In transition, Pokuševski frequently goes to a quick wraparound behind the back. He uses it in tight spaces to get in space and take advantage of his long strides in the open court. While he’s a good passer in transition, he isn’t afraid to go to the rim where he has good body control and finishing. He throws very impressive, accurate outlet passes the length of the court to start the break. If he starts behind the defense, he won’t try to run ahead, instead waiting to come up for a trailing 3.
Because of his positional size, Pokuševski gets much smaller defenders on him and draws double teams when he’s in the post. If he has enough of a size advantage, he will back down from as far as the 3-point line to create opportunities to pass out of the post. He can’t score effectively there, even struggling on much smaller defenders, but his positional size demands help and allows him to see over the defense. He throws great passes across the court and he has a unique ability to throw short passes over the defense to teammates right around the rim.
On the ball, Pokuševski is typically guarding smaller players, using his length well in these matchups. He does a solid job of containing smaller guards, despite a quickness disadvantage, which is made easier by using his length to give enough space to still beat them to spots. When his man does get by him off the dribble, he does a great job of affecting, or discouraging, shots at the rim. He doesn’t go for too many fakes as a primary defender. Because of his high standing reach and decent quickness off the ground. He can afford to be the second to leave the floor and still get to the ball, rising quickly off of one foot on the run.
Finally getting around to posting some scouting reports from April over the next few days, mostly just organizing clips now.— Drew Mastin (@andrewmastin) November 15, 2020
Best 10 seconds to encapsulate the Poku experience: bad switch -> insane recovery to avoid the rim and block the shot -> too ambitious with the ball. pic.twitter.com/9HDdQZvlHj
As he moves up to the G-league and NBA, he will face guards and wings who aren’t as overwhelmed by a 7-footer who can move. Who he guards and how he guards them will largely be determined by the progress of his body and athleticism. As he continues to improve athletically, he should have a quickness advantage over a lot of 4s at the NBA level.

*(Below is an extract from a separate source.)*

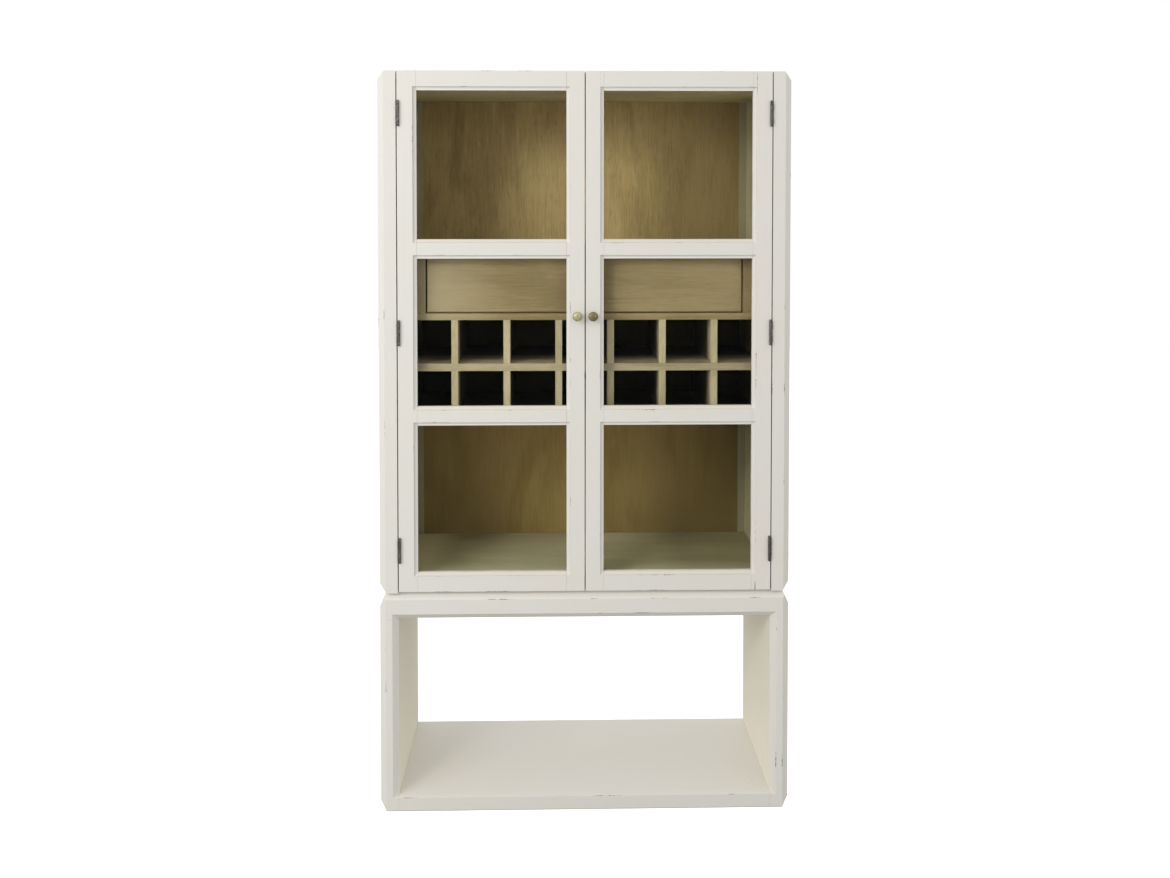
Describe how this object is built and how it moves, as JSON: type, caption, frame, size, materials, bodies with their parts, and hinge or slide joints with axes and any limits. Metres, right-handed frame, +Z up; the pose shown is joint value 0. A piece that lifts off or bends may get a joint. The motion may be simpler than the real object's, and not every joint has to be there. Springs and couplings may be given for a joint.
{
  "type": "bar cabinet",
  "caption": "Tall glazed two-door bar cabinet with drawers, a bottle rack and two compartments, standing on an open base shelf.",
  "frame": {"origin": "on the floor, under the middle of the whole object, knobs included", "axes": "+Z up, +Y from the front to the back, +X to the right of someone who faces the doors"},
  "size_m": [1.1, 0.454, 1.98],
  "materials": {
    "paint": "worn off-white paint",
    "wood": "matt olive-brown stain",
    "pale_wood": "unstained, matt",
    "washed_wood": "washed, matt",
    "glass": "clear, polished",
    "brass": "aged",
    "iron": "dark, aged"
  },
  "bodies": {
    "cabinet": {"base_top": "paint", "base_floor": "paint", "base_side_left": "paint", "base_side_right": "paint", "case_side_left": "paint", "case_side_right": "paint", "case_top": "paint", "case_bottom": "wood", "back_panel": "wood", "drawer_deck": "wood", "rack_top": "wood", "rack_bottom": "wood", "rack_shelf": "wood", "rack_end_left": "wood", "rack_end_right": "wood", "rack_divider_1": "wood", "rack_divider_2": "wood", "rack_divider_3": "wood", "rack_divider_4": "wood", "rack_divider_5": "wood", "rack_divider_6": "wood", "drawer_partition": "wood", "drawer_stile_left": "wood", "drawer_stile_right": "wood", "left_hinge_top_frame_leaf": "iron", "left_hinge_middle_frame_leaf": "iron", "left_hinge_bottom_frame_leaf": "iron", "right_hinge_top_frame_leaf": "iron", "right_hinge_middle_frame_leaf": "iron", "right_hinge_bottom_frame_leaf": "iron"},
    "left_door": {"left_door_hinge_stile": "paint", "left_door_meeting_stile": "paint", "left_door_top_rail": "paint", "left_door_upper_rail": "paint", "left_door_lower_rail": "paint", "left_door_bottom_rail": "paint", "left_door_glass_top": "glass", "left_door_glass_middle": "glass", "left_door_glass_bottom": "glass", "left_door_knob": "brass", "left_hinge_top_door_leaf": "iron", "left_hinge_middle_door_leaf": "iron", "left_hinge_bottom_door_leaf": "iron"},
    "right_door": {"right_door_hinge_stile": "paint", "right_door_meeting_stile": "paint", "right_door_top_rail": "paint", "right_door_upper_rail": "paint", "right_door_lower_rail": "paint", "right_door_bottom_rail": "paint", "right_door_glass_top": "glass", "right_door_glass_middle": "glass", "right_door_glass_bottom": "glass", "right_door_knob": "brass", "right_hinge_top_door_leaf": "iron", "right_hinge_middle_door_leaf": "iron", "right_hinge_bottom_door_leaf": "iron"},
    "left_drawer": {"left_drawer_front": "washed_wood", "left_drawer_box": "pale_wood"},
    "right_drawer": {"right_drawer_front": "washed_wood", "right_drawer_box": "pale_wood"}
  },
  "joints": [
    {"name": "left_door_hinge", "type": "hinge", "parent": "cabinet", "child": "left_door", "pos_m": [-0.4935, -0.2068, 1.287], "axis": [0, 0, -1], "range_deg": [0, 170]},
    {"name": "right_door_hinge", "type": "hinge", "parent": "cabinet", "child": "right_door", "pos_m": [0.4935, -0.2068, 1.287], "axis": [0, 0, 1], "range_deg": [0, 170]},
    {"name": "left_drawer_slide", "type": "slide", "parent": "cabinet", "child": "left_drawer", "axis": [0, -1, 0], "range_m": [0, 0.3]},
    {"name": "right_drawer_slide", "type": "slide", "parent": "cabinet", "child": "right_drawer", "axis": [0, -1, 0], "range_m": [0, 0.3]}
  ],
  "couplings": [
    {"joint": "left_drawer_slide", "follows": "left_door_hinge", "m_per_rad": 0.1},
    {"joint": "right_drawer_slide", "follows": "right_door_hinge", "m_per_rad": 0.1}
  ]
}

However, unless he adds significant weight, Pokuševski will still have an exploitable strength disadvantage that may leave him guarding 3s. He uses his 9’+ standing reach well around the rim, but as the primary defender his lack of strength makes it very difficult for him to prevent opponents from getting to their spots, especially down low.
If he is able to add strength without losing athleticism, and be more focused on the defensive end, Pokuševski could be an impressive on-ball defender with positional size and versatility that is so vital in today’s game.

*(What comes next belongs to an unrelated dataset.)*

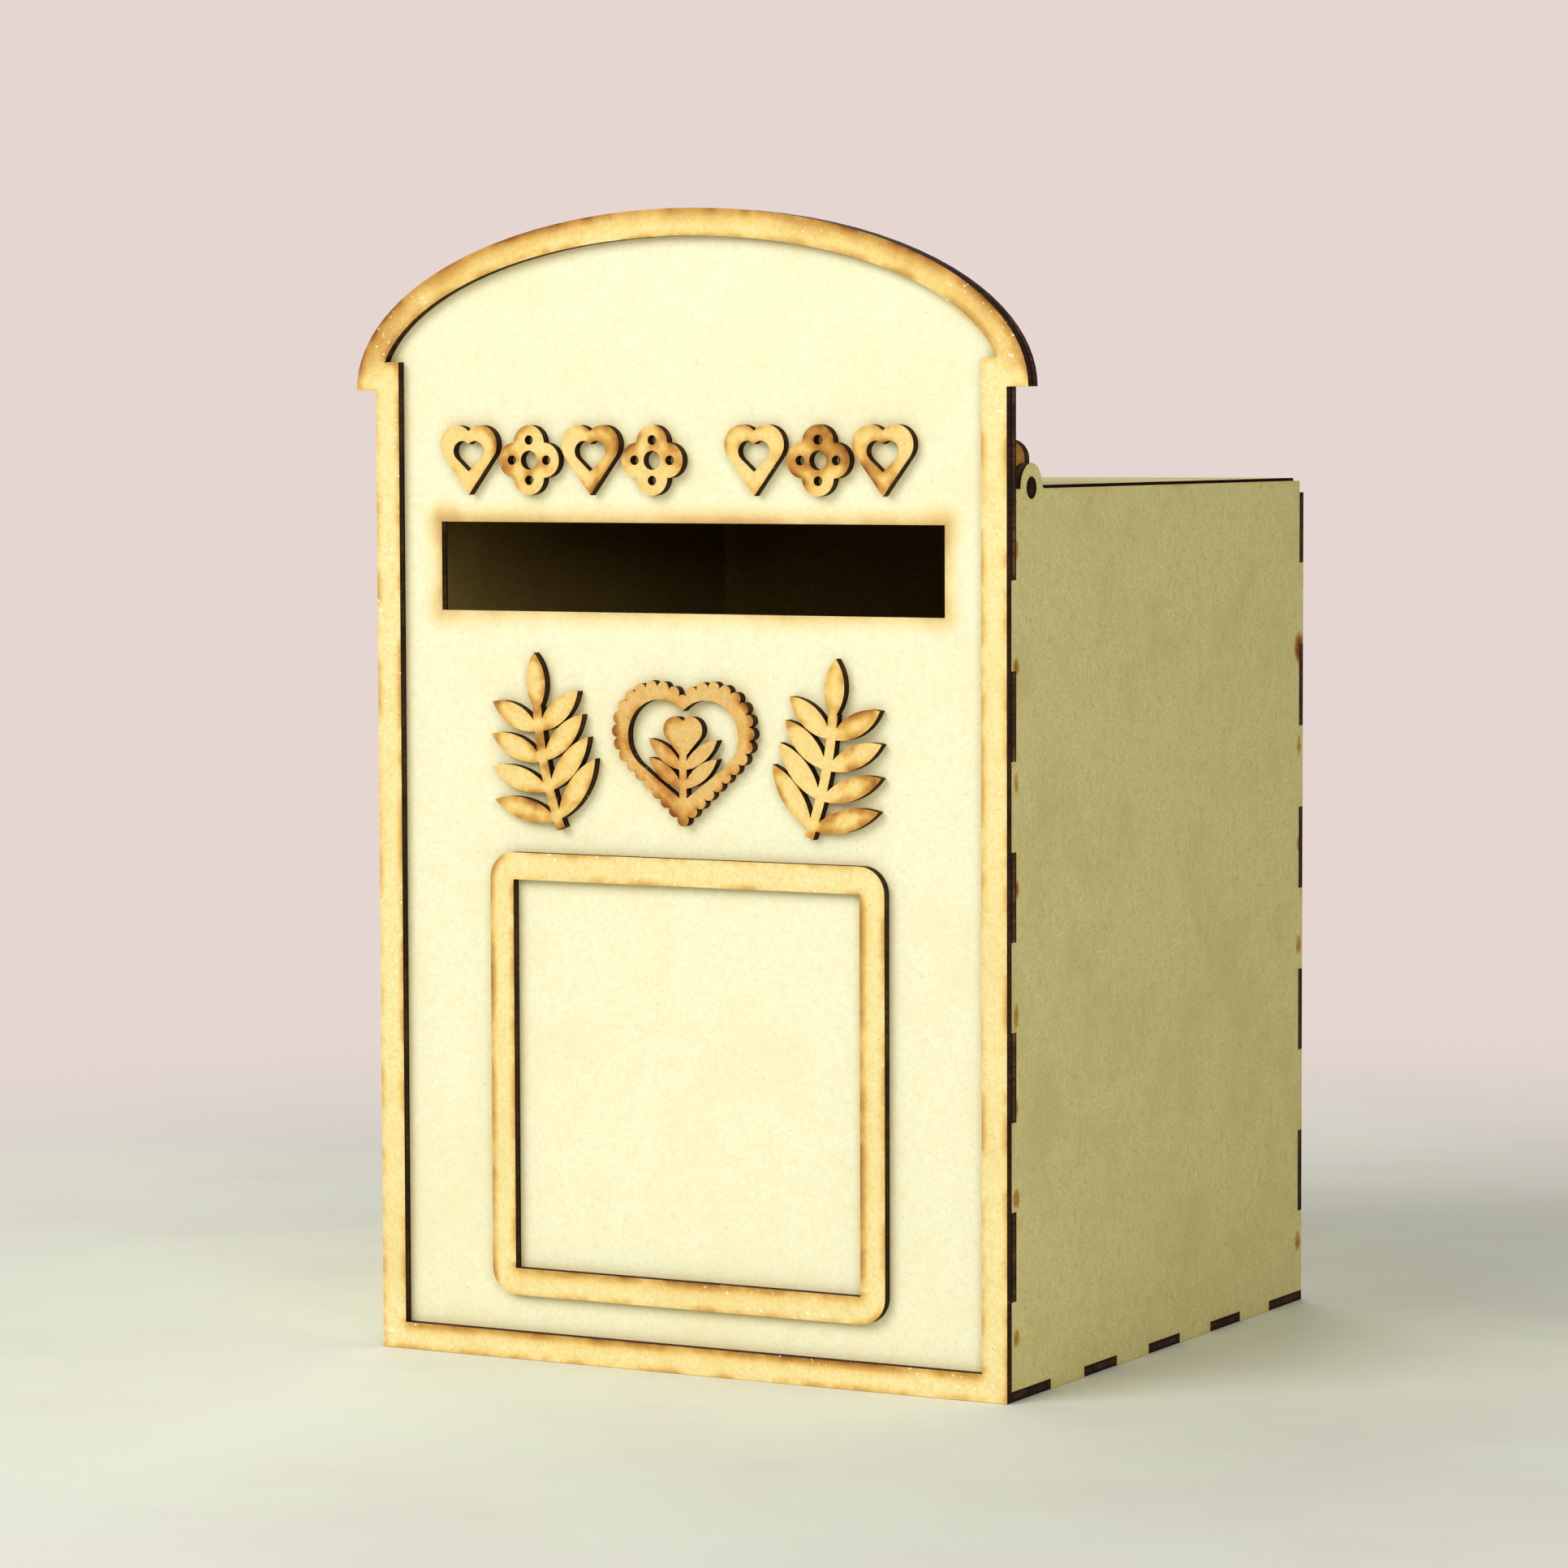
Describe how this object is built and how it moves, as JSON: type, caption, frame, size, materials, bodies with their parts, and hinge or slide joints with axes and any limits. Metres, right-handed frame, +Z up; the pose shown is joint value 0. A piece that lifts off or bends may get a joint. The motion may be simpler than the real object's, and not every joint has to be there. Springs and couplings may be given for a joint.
{
  "type": "wedding post box",
  "caption": "Card post box of thin finger-jointed board: arched front with letter slot and raised ornaments, hinged lid.",
  "frame": {"origin": "centre of the whole box's footprint, on the surface it stands on", "axes": "+Z up, -Y out of the front face, +X to the right of someone looking at the front"},
  "size_m": [0.2234, 0.209, 0.3398],
  "materials": {
    "board": "bare fibreboard with laser-browned edges",
    "raised_board": "bare fibreboard, amber smoke stain"
  },
  "bodies": {
    "case": {"front_panel": "board", "back_panel": "board", "base_panel": "board", "side_panel_left": "board", "side_panel_right": "board", "front_frame": "raised_board", "notice_frame": "raised_board", "left_sprig": "raised_board", "right_sprig": "raised_board", "centre_heart": "raised_board", "row_heart_1": "raised_board", "row_flower_2": "raised_board", "row_heart_3": "raised_board", "row_flower_4": "raised_board", "row_heart_5": "raised_board", "row_flower_6": "raised_board", "row_heart_7": "raised_board"},
    "lid": {"lid_panel": "board", "lid_stop_left": "board", "lid_stop_right": "board"}
  },
  "joints": [
    {"name": "lid_hinge", "type": "hinge", "parent": "case", "child": "lid", "pos_m": [0, -0.0887, 0.25837], "axis": [1, 0, 0], "range_deg": [0, 50]}
  ]
}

Pokuševski does a good job of using his size advantage at the rim. He’s an excellent shot blocker from help defense, where he is always looking for a chance to protect the rim. He takes a lot of chances one pass away on the perimeter as well. When he doesn’t get to the ball he takes a while to get back in the play and is way out of position. However, his instincts and ability to get his hands on the ball in help defense are impressive. He has a natural feel for where to be on defense to make plays. That’s not to say that he can read the offense, but he doesn’t concern himself with what the offense is doing and just relies on his instinct.
His length is useful for helping on drives from the perimeter. However, when he overhelps, he has to close out from too far to recover. His close-out footwork is poor, making him more prone to blow-bys. He frequently takes plays off or watches screens happen without the awareness to help his teammates cover them. Despite being one of the biggest players on the court, he isn’t concerned about crashing the boards, usually preferring to leak out. Pokuševski has trouble staying locked in on the defensive end in general. The frequency that he gives up easy drives to the rim is concerning for a player that can be so vital to a team’s defensive success. His inconsistent focus is concerning at the NBA level, where any mental lapse will be punished. He has a long way to go here.
Pokuševski sees himself as a guard and prefers to develop as one. His handle is very impressive for his size, but not as much for an NBA guard. He will have to work to adapt to the speed and strength of NBA defenders. That doesn’t mean he can’t improve his handle to be a true guard. His vision is very impressive and he has the touch to throw passes over the defense, as well as a wide range of live dribble passes. If he continues to make improvements as a playmaker, Pokuševski has unique potential as a 7-foot matchup nightmare at every level of the court.
While he is not ready to be a primary, or even secondary, playmaker on the NBA level, he can still find ways to contribute offensively. His shot is coming along well, and his versatile shotmaking allows him to shoot with volume. He can take his man to the post and force rotations or get to the paint on one or two dribbles and pass over the defense.
Projecting Pokuševski’s role defensively is difficult because of the disparity in positional fit on the ball and off the ball. His length and team defense around the perimeter is valuable but it’s impossible to have the same effect there that the effect he has around the rim where he’s an excellent shot blocker.
However, he is most comfortable guarding wings and if he never becomes a big man defender, that’s likely to be his role going forward. Because of his poor close-out footwork and tendency to overhelp he may still struggle early on, especially against a better shooter, but he is less of a liability on the perimeter. He has the potential to develop into an elite 2-5 defender everywhere on the court. His length and shot blocking will be best utilized if he is near the paint more, primarily on bigger matchups, and his quickness will allow him to handle switches to every position.
Aleksej Pokuševski is still very much a project. He has plenty to round out on both sides of the ball but the framework of a very high level NBA player is there. He is the youngest player in this draft, almost a full year younger than Deni Avdija. Pokuševski will probably need a couple years before he can make an impact at the NBA level. One concern is his lack of effort at times. Many wonder if he truly has the passion it takes for him to become the player that he could be. However, those same questions were also asked about fellow Serbian big man, Nikola Jokić. In fact, there are some around the league who still wonder if Jokić truly loves the game today. Yet, he’s become an All-Star and recently led his team to the Western Conference Finals.
There is plenty of risk associated with drafting Pokuševski, the potential reward is higher than all but a few 2020 prospects.